Cruz's bitter end

If you listened much to Senator Ted Cruz over these last furious months, you would have heard him talk frequently about "the abyss", as in what the US was teetering on the edge of. If you listened to him over these last furious hours, you would have heard him mention the "yawning cavern of insecurity" that motivates Mr Donald Trump and other bullies.

Mr Cruz should take up spelunking. He's obviously fascinated by unfathomable depths, and with his loss in Indiana on Tuesday, his candidacy for the US presidency is finished, giving him a whole lot of extra time. A new hobby is definitely in order.

As we bid Mr Cruz adieu, we should give him his due: He took a mien and manner spectacularly ill-suited to the art of seducing voters about as far as it could go. He outlasted the likes of his fellow Republicans Jeb Bush and Marco Rubio. He outperformed Mr Rick Santorum in 2012 and Mr Mike Huckabee in 2008.

Like him, Mr Santorum and Mr Huckabee won the Iowa caucuses and built from there, courting the religious right with fervour. But they lacked the intensity of Mr Cruz's professed disdain for Washington, which was his other big sales pitch, made at its moment of maximum potency. He peddled extravagant piety and extreme contempt in equal measure.

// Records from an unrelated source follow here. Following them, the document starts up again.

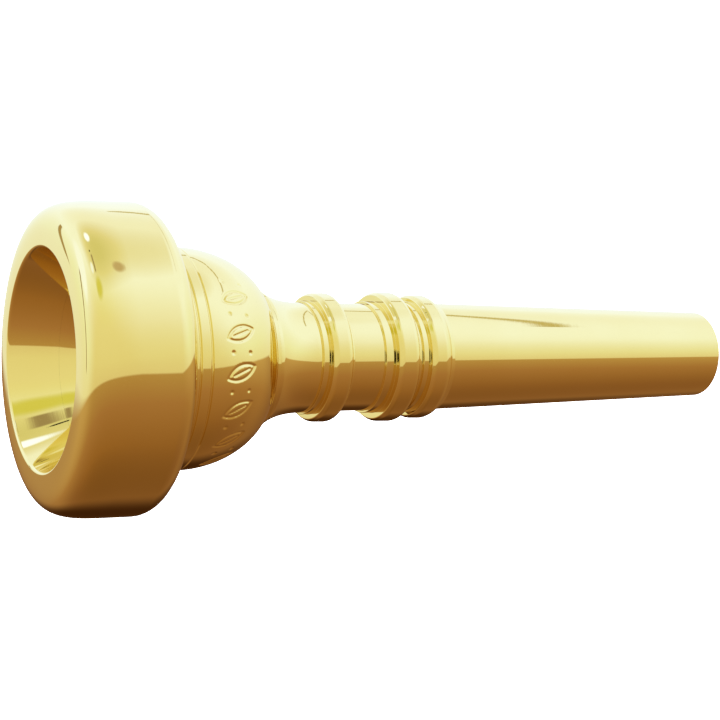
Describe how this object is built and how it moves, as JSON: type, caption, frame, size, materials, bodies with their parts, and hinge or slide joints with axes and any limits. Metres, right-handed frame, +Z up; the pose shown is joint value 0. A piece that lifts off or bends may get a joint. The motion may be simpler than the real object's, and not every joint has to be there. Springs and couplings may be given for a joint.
{
  "type": "brass mouthpiece",
  "caption": "Polished brass cornet mouthpiece, screw-rim kind: rounded rim, engraved bowl, beaded neck and tapered shank.",
  "frame": {"origin": "centre of the bottom of the bounding box, on the surface that the mouthpiece lies on", "axes": "+Z up; the mouthpiece lies on its side with its axis in the XZ plane, rim towards -X, shank towards +X and sloping down by 8.7 degrees"},
  "size_m": [0.07, 0.027, 0.0273],
  "materials": {
    "polished_brass": "mirror polished, clear lacquer",
    "seal_rubber": "smooth black nitrile"
  },
  "bodies": {
    "cup": {"cup": "polished_brass"},
    "rim_seal": {"rim_seal_ring": "seal_rubber"},
    "rim": {"rim": "polished_brass"},
    "backbore_seal": {"backbore_seal_ring": "seal_rubber"},
    "backbore": {"backbore": "polished_brass"}
  },
  "joints": [
    {"name": "rim_travel", "type": "slide", "parent": "cup", "child": "rim_seal", "axis": [-0.9884, 0, 0.152], "range_m": [0, 0.004]},
    {"name": "rim_turn", "type": "hinge", "parent": "rim_seal", "child": "rim", "pos_m": [-0.0333, 0, 0.01451], "axis": [-0.9884, 0, 0.152], "range_deg": [0, 1440]},
    {"name": "backbore_travel", "type": "slide", "parent": "cup", "child": "backbore_seal", "axis": [0.9884, 0, -0.152], "range_m": [0, 0.0045]},
    {"name": "backbore_turn", "type": "hinge", "parent": "backbore_seal", "child": "backbore", "pos_m": [0.00623, 0, 0.00842], "axis": [0.9884, 0, -0.152], "range_deg": [0, 2160]}
  ],
  "couplings": [
    {"joint": "rim_turn", "follows": "rim_travel", "rad_per_m": 6283.2},
    {"joint": "backbore_turn", "follows": "backbore_travel", "rad_per_m": 8377.6}
  ]
}
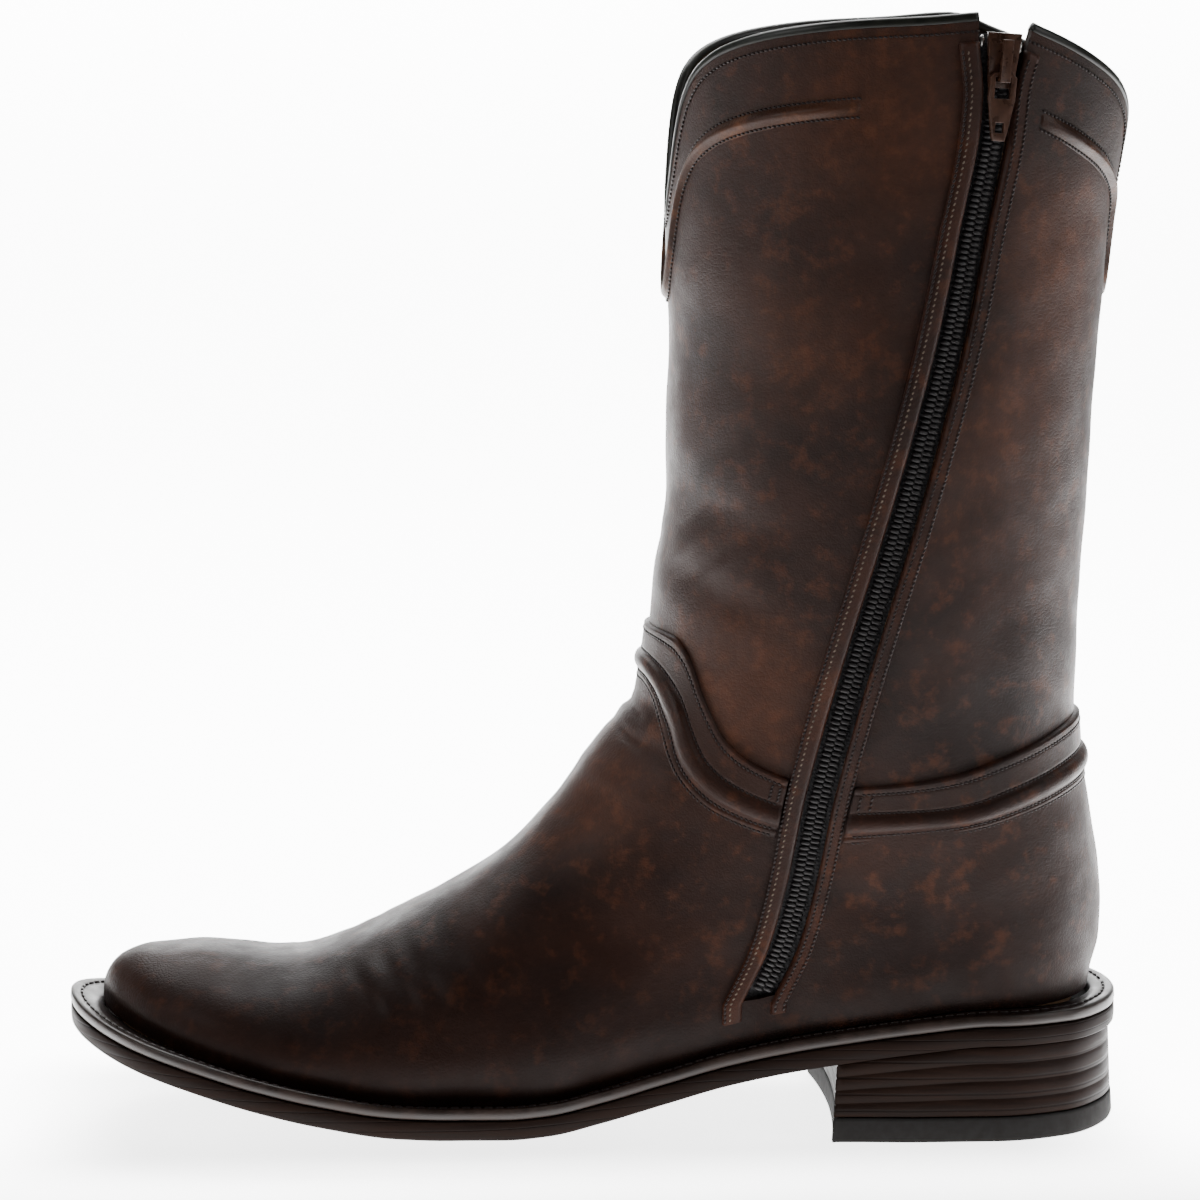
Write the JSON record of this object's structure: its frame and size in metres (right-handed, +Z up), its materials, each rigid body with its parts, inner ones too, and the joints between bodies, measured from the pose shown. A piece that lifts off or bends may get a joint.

If that sounds paradoxical, it is, and tension ultimately did him in.

He spoke out of both sides of his scowl, itching to be the voice of the common man but equally eager to demonstrate what a highfalutin, Harvard-trained intellect he possessed. He wed a populist message to a plummy vocabulary. And while the line separating smart and smart aleck isn't all that thin or blurry, he never could stay on the winning side of it. He wore cowboy boots, but his favourites are made of ostrich skin.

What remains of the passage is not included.